## Given instruction
Your answer should consist only of the lines below from the one with "build_bogie()" through the one with "before = set(bpy.data.objects)", copied exactly.

* Begin Data segment *

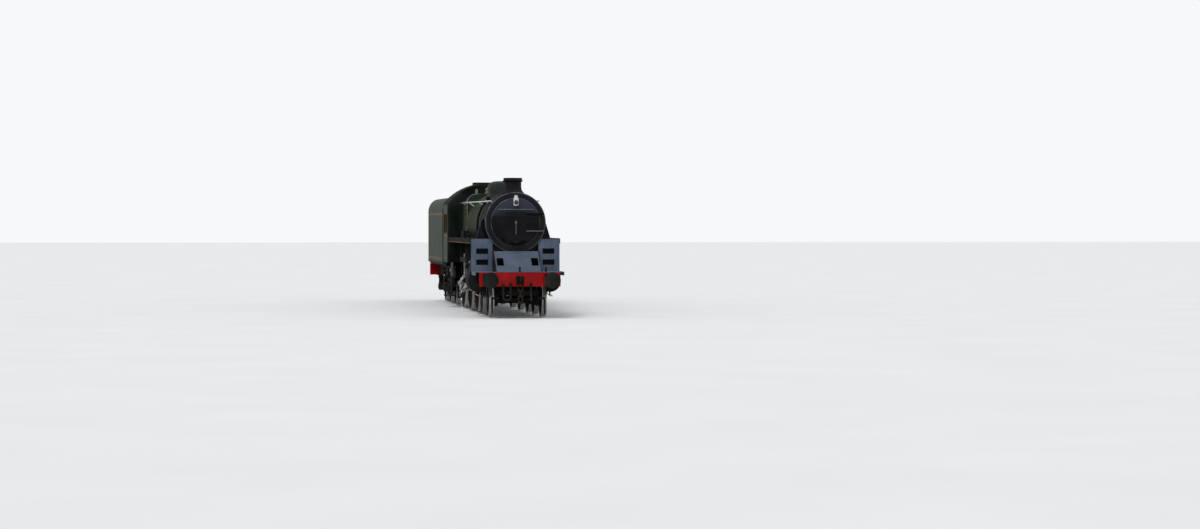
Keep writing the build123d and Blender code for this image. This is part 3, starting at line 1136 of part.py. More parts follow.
def build_tender():
    s0, s1 = TANK_S
    build_tank()
    low, top = TENDER_R + 198, TENDER_TOP
    horn = 130
    inner, outer = TENDER_PLATE
    outline = [(TENDER_FRONT_S, DRAW_H - 50), (TENDER_FRONT_S, top), (REAR_BEAM_S, top), (REAR_BEAM_S, BEAM_H[0] + 30)]
    for station in reversed(TENDER_S):
        outline += [(station + 420, low + 40), (station + horn + 60, low - 140), (station + horn, low - 140)]
        outline += [(station + horn, low + 200), (station - horn, low + 200), (station - horn, low - 140)]
        outline += [(station - horn - 60, low - 140), (station - 420, low + 40)]
    plate = slab(outline, inner, outer)
    for a, b in zip(TENDER_S, TENDER_S[1:]):
        plate -= link((a + 620, low + 310), (b - 620, low + 310), 300, inner - 5, outer + 5)
    frame = [plate, far(plate)]
    frame.append(box(TENDER_FRONT_S, TENDER_FRONT_S + 30, -inner, inner, DRAW_H - 150, top))
    frame.append(box(TENDER_FRONT_S, REAR_BEAM_S, -DECK_HALF, DECK_HALF, top, top + 20))
    for s in (TENDER_FRONT_S + 640, *[station - TENDER_BASE / 2 for station in TENDER_S[1:]], s1 - 260):
        frame.append(box(s, s + 20, -inner, inner, top - 180, top))
    frame.append(box(TENDER_FRONT_S, TENDER_FRONT_S + 640, -120, 120, DRAW_H - 30, top))
    frame.append(box(DRAW_PIN_S, TENDER_FRONT_S, -70, 70, DRAW_H - 30, DRAW_H + 30))
    frame.append(post(DRAW_PIN_S, 0, DRAW_PIN_R + 65, DRAW_H - 30, DRAW_H + 30))
    made = one(frame) - post(DRAW_PIN_S, 0, DRAW_PIN_R + FIT, DRAW_H - 40, DRAW_H + 40)
    node("tender_frames", made)
    bed = box(TENDER_FRONT_S, s1, -DECK_HALF, DECK_HALF, top + 20, TANK_LOW)
    bed += box(TENDER_FRONT_S + 200, s0, -BED_HALF, BED_HALF, TANK_LOW, FLOOR_H - 15)
    # Hand columns for the brake and the water scoop
    for y in (-1030, 1030):
        bed += post(s0 - 60, y, 30, FLOOR_H - 15, FLOOR_H + 900)
        bed += tube(s0 - 150, s0 - 60, y, FLOOR_H + 880, 18)
    node("tender_bed", bed)
    rear_face = REAR_BEAM_S + BEAM_T
    node("tender_beam", box(REAR_BEAM_S, rear_face, -TENDER_BEAM_HALF, TENDER_BEAM_HALF, *BEAM_H))
    node("tender_buffers", both(buffer(rear_face, 1)))
    node("tender_coupling", coupling(rear_face, 1), *hoses(rear_face, 1))
    boxes, springs = [], []
    for station in TENDER_S:
        half = horn - FIT
        low_h, high_h = TENDER_R - 130, TENDER_R + 150
        body = box(station - half, station + half, inner - 15, outer + 110, low_h, high_h)
        body += box(station - half - 30, station + half + 30, outer + 2, outer + 60, low_h + 20, high_h)
        cap = [(0, 105), (92, 105), (92, 124), (60, 138), (0, 142)]
        body += turned_across([(r, outer + d) for r, d in cap], station, TENDER_R)
        boxes.extend(both(body - pin(station, TENDER_R, TENDER_AXLE_R + FIT, inner - 100, inner + 60 + FIT)))
        spring = leaf_spring(station, 480, high_h + 190, 90, outer + 12, outer + 102)
        spring += box(station - 50, station + 50, outer, outer + 112, high_h, high_h + 205)
        for s in (station - 455, station + 455):
            spring += box(s - 22, s + 22, outer, outer + 90, high_h + 190, high_h + 250)
        springs.extend(both(spring))
    node("tender_axleboxes", *boxes, *springs)
    foot = steps(TENDER_FRONT_S + 140, 400, 2, 600, top, 1060, TANK_HALF - 10)
    ladder = []
    ladder_s = s1 + 60
    for y in (500, 820):
        ladder.append(post(ladder_s, y, 16, TANK_LOW - 40, TANK_DECK + 80))
        ladder += [tube(s1, ladder_s, y, h, 16) for h in (TANK_LOW - 20, TANK_DECK - 60)]
    for number in range(6):
        h = TANK_LOW + 60 + number * 250
        ladder.append(pole((ladder_s, 500, h), (ladder_s, 820, h), 14))
    node("tender_steps", both(foot), one(ladder))


def main():
    build_wheels()
    build_motion()
    build_frames()
    build_cylinders()
    build_boiler()
    build_platform()
    build_cab()
    build_cab_inside()
    build_springs_and_boxes()
    build_brakes()
    build_ashpan()
    build_steps()
    build_bogie()
    build_tender()
    os.makedirs("parts", exist_ok=True)
    for name, shape in NODES.items():
        export_step(shape, f"parts/{name}.step")


main()
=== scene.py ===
"""Looks of a steam locomotive and its tender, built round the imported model."""

import math

import bmesh
import bpy
from mathutils import Matrix, Vector


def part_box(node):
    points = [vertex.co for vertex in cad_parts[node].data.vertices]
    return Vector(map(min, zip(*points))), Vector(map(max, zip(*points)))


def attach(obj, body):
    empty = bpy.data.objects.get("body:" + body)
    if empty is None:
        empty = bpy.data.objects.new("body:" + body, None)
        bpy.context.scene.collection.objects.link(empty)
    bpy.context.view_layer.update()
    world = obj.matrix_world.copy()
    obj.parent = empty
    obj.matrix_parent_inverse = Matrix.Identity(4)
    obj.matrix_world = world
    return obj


bl_info = {
    "name": "Steam locomotive",
    "version": (1, 0, 0),
    "blender": (4, 5, 0),
    "location": "3D View > Sidebar > Locomotive",
    "description": "Paint, bands, lining, rivets, pipes and cab fittings of a steam locomotive",
    "category": "Object",
}

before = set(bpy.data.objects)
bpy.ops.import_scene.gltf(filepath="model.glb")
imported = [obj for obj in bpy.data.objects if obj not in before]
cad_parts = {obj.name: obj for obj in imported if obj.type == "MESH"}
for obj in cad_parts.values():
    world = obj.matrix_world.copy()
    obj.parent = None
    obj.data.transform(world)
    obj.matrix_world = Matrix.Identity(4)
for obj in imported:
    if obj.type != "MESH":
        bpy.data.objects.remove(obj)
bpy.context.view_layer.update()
BEAM_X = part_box("front_beam")[0].x
RAIL_Z = 0.030

# Places in millimetres: stations count backwards from the front beam, heights upwards from the rail top
PITCH = 2667
PLATE_TOP = 2214
SMOKEBOX = (1200, 2900)
SMOKEBOX_R = 855
DOOR_R = 705
STEP_S = 1240
STRAP_H = 240
LAMP_H, LENS_RISE = 490, 88
BUFFER_Y, BUFFER_H = 870, 1054
REAR_BEAM = 18104
FRAME_HALF, TENDER_FRAME_HALF = 657, 930
BARREL_END = 7060
FIREBOX_END = 9720
CAB = (9250, 10980)
CAB_HALF = 1320
TANK = (11420, 17960)
TANK_HALF = 1310
CYL_S, CYL_Y, CYL_H, CHEST_H = 1900, 1020, 990, 1480
DRIVERS = (4429.5, 6715.5, 9153.5)
BOGIE = (947.5, 2852.5)
TENDER_AXLES = (12350, 14484, 16618)
DRIVER_R, BOGIE_R, TENDER_R = 940, 457, 502
BEAM_FACE = -32
VALANCE_HALF = 1290
MIDDLE_ROW, MOUNTINGS_S = 2100, 6000
BOARDS_A_METRE = 7.4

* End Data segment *

## Full response
    build_bogie()
    build_tender()
    os.makedirs("parts", exist_ok=True)
    for name, shape in NODES.items():
        export_step(shape, f"parts/{name}.step")


main()
=== scene.py ===
"""Looks of a steam locomotive and its tender, built round the imported model."""

import math

import bmesh
import bpy
from mathutils import Matrix, Vector


def part_box(node):
    points = [vertex.co for vertex in cad_parts[node].data.vertices]
    return Vector(map(min, zip(*points))), Vector(map(max, zip(*points)))


def attach(obj, body):
    empty = bpy.data.objects.get("body:" + body)
    if empty is None:
        empty = bpy.data.objects.new("body:" + body, None)
        bpy.context.scene.collection.objects.link(empty)
    bpy.context.view_layer.update()
    world = obj.matrix_world.copy()
    obj.parent = empty
    obj.matrix_parent_inverse = Matrix.Identity(4)
    obj.matrix_world = world
    return obj


bl_info = {
    "name": "Steam locomotive",
    "version": (1, 0, 0),
    "blender": (4, 5, 0),
    "location": "3D View > Sidebar > Locomotive",
    "description": "Paint, bands, lining, rivets, pipes and cab fittings of a steam locomotive",
    "category": "Object",
}

before = set(bpy.data.objects)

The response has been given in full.